Records shown:
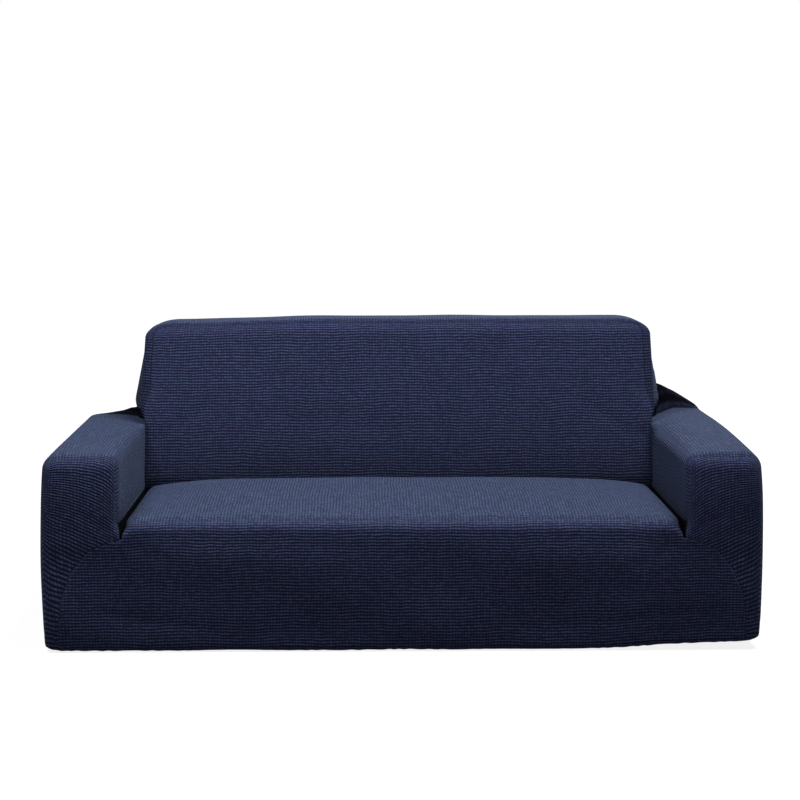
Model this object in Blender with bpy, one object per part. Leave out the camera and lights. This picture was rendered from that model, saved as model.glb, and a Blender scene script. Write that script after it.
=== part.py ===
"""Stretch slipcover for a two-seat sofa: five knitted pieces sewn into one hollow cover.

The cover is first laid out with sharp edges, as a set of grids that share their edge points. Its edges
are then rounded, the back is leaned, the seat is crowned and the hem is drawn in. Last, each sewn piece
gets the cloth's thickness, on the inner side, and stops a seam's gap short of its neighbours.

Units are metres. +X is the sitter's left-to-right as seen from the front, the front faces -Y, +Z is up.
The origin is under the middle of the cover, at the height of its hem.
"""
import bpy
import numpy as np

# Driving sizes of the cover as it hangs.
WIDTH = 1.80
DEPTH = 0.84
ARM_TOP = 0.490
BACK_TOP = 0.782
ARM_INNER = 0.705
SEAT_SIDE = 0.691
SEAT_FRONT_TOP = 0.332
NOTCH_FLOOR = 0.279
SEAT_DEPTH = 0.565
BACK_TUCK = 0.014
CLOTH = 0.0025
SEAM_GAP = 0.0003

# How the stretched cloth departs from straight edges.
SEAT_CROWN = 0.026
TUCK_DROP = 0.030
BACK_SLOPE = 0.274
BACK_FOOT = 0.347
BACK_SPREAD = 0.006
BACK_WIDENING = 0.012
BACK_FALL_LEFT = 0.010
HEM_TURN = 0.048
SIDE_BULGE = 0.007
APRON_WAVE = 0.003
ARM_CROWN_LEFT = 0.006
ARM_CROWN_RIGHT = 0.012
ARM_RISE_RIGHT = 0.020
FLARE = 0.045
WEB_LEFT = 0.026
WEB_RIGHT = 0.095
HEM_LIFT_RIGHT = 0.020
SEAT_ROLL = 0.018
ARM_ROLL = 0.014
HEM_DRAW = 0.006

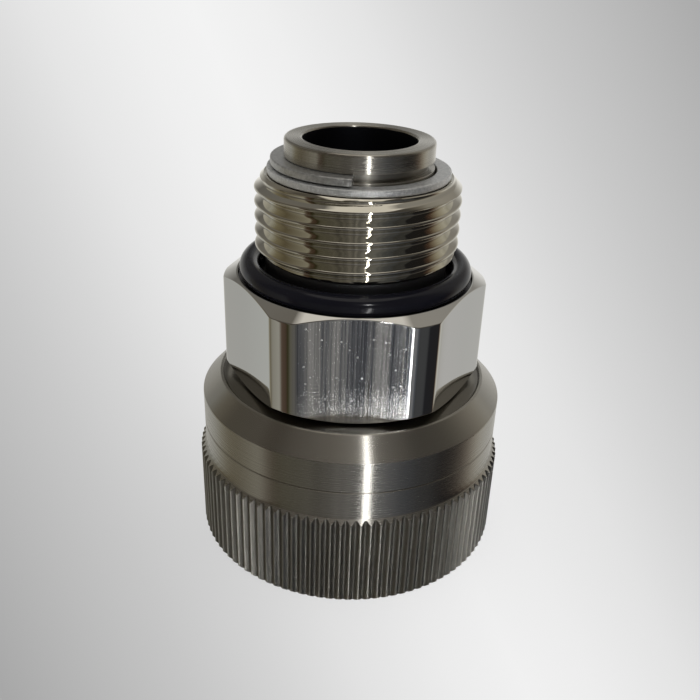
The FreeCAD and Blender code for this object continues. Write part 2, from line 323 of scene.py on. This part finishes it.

==

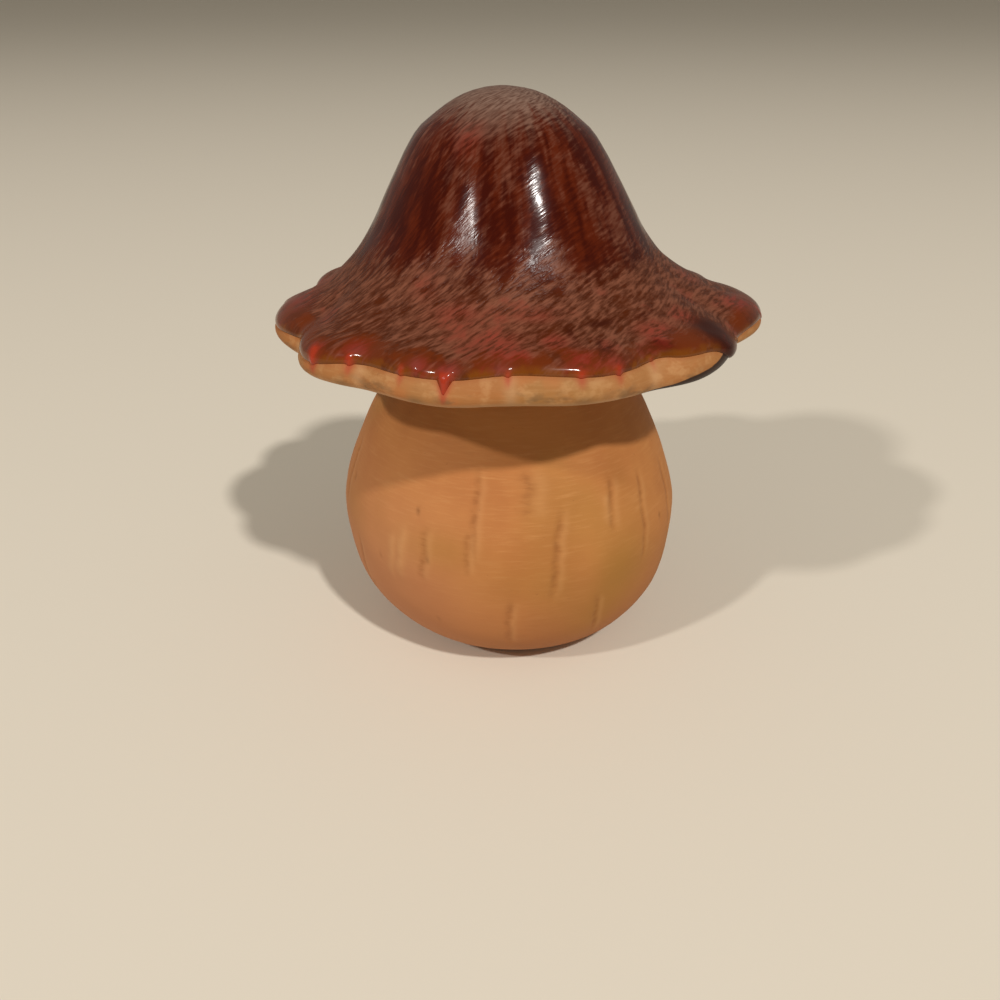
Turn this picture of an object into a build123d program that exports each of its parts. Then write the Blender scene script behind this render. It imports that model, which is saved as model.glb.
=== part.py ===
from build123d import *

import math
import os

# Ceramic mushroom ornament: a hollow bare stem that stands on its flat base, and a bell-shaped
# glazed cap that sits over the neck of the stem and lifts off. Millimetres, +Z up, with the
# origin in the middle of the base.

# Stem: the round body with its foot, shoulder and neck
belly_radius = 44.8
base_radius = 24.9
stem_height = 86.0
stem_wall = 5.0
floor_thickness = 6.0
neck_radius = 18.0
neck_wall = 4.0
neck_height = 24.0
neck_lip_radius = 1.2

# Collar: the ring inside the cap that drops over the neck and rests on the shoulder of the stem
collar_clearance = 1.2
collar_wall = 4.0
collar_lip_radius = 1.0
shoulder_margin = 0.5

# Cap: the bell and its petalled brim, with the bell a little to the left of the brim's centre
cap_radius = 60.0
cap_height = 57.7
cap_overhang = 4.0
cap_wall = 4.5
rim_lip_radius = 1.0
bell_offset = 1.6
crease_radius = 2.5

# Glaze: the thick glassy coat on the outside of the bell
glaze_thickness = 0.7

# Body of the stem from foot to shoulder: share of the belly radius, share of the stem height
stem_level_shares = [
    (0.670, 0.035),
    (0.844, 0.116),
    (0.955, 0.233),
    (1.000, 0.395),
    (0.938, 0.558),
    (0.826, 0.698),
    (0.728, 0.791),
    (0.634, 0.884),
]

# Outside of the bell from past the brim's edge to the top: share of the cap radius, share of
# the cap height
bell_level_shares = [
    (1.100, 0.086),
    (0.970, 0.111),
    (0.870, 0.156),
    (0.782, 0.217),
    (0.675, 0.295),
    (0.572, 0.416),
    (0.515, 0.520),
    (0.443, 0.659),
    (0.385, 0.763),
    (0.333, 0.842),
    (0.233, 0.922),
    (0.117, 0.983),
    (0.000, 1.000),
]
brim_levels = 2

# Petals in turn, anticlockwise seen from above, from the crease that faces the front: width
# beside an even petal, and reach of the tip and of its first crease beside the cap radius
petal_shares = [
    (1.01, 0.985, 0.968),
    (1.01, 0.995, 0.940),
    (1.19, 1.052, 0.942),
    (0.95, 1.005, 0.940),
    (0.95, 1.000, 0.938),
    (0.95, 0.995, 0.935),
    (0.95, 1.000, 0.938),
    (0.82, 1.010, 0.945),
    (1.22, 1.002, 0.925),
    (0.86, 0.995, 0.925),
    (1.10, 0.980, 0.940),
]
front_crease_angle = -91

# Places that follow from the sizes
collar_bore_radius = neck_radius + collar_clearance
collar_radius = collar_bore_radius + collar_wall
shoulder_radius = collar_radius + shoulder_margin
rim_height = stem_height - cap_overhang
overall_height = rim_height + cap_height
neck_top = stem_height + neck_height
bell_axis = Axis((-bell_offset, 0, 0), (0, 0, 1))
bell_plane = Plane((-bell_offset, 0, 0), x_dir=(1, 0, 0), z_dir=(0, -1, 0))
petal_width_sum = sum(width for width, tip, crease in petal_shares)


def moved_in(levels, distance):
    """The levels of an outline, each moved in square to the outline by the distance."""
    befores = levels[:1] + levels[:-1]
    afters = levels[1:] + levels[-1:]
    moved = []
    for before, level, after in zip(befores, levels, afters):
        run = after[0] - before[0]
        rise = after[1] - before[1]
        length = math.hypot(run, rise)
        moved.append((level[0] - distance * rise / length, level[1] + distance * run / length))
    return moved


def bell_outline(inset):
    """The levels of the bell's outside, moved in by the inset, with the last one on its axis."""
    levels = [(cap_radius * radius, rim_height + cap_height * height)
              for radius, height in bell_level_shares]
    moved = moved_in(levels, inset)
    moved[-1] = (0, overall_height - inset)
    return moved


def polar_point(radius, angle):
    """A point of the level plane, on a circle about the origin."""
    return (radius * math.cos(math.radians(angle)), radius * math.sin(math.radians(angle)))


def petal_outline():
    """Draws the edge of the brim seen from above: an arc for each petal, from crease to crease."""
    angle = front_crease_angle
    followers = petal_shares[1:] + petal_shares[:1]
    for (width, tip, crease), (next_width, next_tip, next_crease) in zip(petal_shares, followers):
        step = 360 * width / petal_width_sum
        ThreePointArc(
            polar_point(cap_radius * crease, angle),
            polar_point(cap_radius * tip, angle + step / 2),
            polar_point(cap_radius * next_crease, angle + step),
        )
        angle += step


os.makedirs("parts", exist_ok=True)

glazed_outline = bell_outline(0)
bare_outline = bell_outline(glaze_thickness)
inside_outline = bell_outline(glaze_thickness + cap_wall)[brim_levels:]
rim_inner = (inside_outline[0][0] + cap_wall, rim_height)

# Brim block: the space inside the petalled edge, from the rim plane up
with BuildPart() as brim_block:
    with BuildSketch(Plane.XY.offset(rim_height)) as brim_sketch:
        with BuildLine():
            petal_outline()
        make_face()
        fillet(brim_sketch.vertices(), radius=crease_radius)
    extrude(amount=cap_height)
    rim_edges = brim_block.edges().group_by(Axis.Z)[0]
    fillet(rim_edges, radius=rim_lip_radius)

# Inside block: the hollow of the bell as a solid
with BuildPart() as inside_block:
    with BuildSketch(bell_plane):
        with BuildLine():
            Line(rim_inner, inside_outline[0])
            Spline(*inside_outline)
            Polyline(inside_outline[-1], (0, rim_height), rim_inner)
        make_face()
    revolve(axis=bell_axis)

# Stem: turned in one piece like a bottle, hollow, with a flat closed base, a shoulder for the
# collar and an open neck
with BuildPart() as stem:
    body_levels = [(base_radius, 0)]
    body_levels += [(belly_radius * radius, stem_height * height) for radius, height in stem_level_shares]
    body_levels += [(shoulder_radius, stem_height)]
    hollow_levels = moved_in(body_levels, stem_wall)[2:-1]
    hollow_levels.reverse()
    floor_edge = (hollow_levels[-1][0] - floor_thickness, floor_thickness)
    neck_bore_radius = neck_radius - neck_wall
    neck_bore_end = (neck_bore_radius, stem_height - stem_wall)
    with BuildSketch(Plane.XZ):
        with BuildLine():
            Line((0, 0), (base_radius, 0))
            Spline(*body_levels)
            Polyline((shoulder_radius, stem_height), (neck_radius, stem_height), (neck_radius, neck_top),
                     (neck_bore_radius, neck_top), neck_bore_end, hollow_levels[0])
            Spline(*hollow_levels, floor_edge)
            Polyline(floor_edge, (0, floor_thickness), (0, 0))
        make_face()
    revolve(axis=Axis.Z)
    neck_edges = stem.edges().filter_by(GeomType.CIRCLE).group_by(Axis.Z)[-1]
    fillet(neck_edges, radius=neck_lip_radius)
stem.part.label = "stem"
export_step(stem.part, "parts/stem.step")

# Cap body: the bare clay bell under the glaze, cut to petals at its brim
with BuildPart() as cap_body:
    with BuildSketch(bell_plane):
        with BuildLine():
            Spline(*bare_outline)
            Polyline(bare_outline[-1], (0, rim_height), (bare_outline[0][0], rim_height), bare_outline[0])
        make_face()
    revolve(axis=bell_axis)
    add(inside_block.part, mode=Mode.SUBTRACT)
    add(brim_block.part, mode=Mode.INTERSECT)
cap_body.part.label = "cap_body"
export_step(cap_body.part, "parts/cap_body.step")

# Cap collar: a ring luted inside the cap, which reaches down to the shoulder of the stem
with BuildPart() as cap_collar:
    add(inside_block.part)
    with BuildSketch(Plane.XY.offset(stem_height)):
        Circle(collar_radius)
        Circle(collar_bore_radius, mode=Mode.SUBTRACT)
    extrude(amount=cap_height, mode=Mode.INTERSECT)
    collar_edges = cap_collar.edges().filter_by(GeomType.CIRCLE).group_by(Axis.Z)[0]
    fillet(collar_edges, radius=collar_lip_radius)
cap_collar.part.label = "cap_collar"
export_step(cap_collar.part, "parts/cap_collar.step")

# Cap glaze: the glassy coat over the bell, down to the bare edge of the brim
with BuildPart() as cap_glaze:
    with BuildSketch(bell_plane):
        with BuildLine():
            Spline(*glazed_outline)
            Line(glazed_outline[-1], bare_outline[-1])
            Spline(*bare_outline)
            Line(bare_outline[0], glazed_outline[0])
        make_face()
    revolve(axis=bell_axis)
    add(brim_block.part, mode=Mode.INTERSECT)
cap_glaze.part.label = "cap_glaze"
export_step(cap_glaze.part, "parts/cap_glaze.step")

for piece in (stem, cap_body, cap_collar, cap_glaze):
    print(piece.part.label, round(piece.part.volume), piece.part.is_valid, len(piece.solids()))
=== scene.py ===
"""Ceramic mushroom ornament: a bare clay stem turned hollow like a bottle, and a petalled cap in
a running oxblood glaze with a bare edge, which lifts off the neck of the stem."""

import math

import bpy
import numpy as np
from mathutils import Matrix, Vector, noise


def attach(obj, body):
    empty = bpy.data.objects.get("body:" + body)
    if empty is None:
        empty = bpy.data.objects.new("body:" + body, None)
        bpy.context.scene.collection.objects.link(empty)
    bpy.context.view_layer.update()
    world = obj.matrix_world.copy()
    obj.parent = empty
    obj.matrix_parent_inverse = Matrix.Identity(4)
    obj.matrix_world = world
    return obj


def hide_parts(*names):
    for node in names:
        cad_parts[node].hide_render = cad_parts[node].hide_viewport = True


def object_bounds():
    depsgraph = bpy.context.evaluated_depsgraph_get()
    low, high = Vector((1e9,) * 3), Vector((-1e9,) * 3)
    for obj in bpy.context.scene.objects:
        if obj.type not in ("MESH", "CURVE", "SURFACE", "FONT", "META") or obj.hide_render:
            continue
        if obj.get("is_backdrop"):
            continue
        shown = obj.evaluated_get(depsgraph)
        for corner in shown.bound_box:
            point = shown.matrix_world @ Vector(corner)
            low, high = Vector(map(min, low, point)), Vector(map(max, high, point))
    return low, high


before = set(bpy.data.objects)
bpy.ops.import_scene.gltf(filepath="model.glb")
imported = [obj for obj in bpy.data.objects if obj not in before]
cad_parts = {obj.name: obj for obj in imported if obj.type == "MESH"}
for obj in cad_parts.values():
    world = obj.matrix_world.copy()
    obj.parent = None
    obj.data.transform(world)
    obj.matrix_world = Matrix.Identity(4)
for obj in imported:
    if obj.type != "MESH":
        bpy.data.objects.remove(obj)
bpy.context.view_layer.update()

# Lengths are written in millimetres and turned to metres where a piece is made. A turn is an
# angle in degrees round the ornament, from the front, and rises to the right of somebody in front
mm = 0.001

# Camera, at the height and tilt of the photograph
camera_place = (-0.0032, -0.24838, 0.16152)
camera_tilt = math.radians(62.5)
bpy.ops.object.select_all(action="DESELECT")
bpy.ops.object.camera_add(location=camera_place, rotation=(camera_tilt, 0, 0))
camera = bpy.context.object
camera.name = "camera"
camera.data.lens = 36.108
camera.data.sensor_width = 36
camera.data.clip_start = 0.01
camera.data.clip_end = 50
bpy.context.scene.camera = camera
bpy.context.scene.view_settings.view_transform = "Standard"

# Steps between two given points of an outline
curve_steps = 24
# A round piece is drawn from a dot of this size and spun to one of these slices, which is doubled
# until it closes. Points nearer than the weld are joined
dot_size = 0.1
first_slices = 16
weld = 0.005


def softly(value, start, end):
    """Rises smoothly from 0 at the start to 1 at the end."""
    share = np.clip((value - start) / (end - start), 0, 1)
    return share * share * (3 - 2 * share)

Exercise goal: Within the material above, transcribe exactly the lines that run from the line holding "Model this object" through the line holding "gets the cloth's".

Final answer:
Model this object in Blender with bpy, one object per part. Leave out the camera and lights. This picture was rendered from that model, saved as model.glb, and a Blender scene script. Write that script after it.
=== part.py ===
"""Stretch slipcover for a two-seat sofa: five knitted pieces sewn into one hollow cover.

The cover is first laid out with sharp edges, as a set of grids that share their edge points. Its edges
are then rounded, the back is leaned, the seat is crowned and the hem is drawn in. Last, each sewn piece
gets the cloth's thickness, on the inner side, and stops a seam's gap short of its neighbours.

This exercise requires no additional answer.